Saturday, April 19, 2014

Recipe: Red Gold Leftover Lasagna #lovinglasagna

Disclosure: I was provided products by Red Gold and New Creative Media - however all opinions are my own. 

I recently got a great box of tomato products from my friends at Red Gold. These tomatoes are great because they're affordable and tasty! 

Red Gold has a lot of recipes on their site - including a bunch of lasagna variations. They even have videos to help you along if you need them.

My lasagna was a Leftover Lasagna - I didn't feel like going to the grocery - so I made do with what I had! Sometimes you just gotta clean out the cupboards - right?!

The great thing about this is you can really use whatever is in your fridge! Have some extra veggies (mushrooms, spinach, zucchini) - out of ricotta? You can use cottage cheese!

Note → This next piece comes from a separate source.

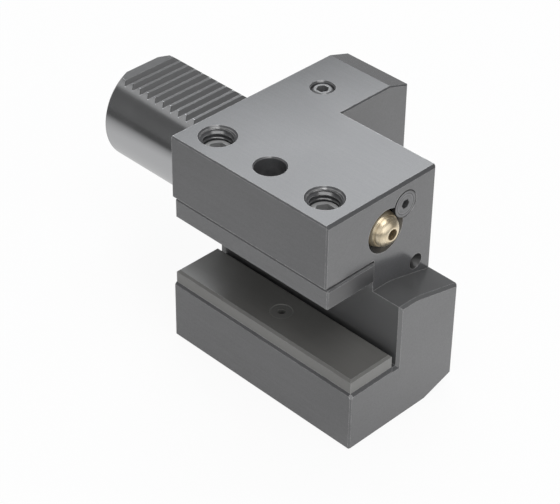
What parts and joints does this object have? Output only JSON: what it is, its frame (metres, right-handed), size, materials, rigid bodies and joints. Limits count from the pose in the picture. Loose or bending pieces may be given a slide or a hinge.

I don't have a really deep dish - and there are only two of us - so I just did a couple of layers. I also used the noodles that don't need to be cooked ahead of time. Looks good right?

When you're using those no-cook noodles - it's key to make sure that all pieces of the noodles are covered with tomatoes/juice - that way they'll cook in the oven.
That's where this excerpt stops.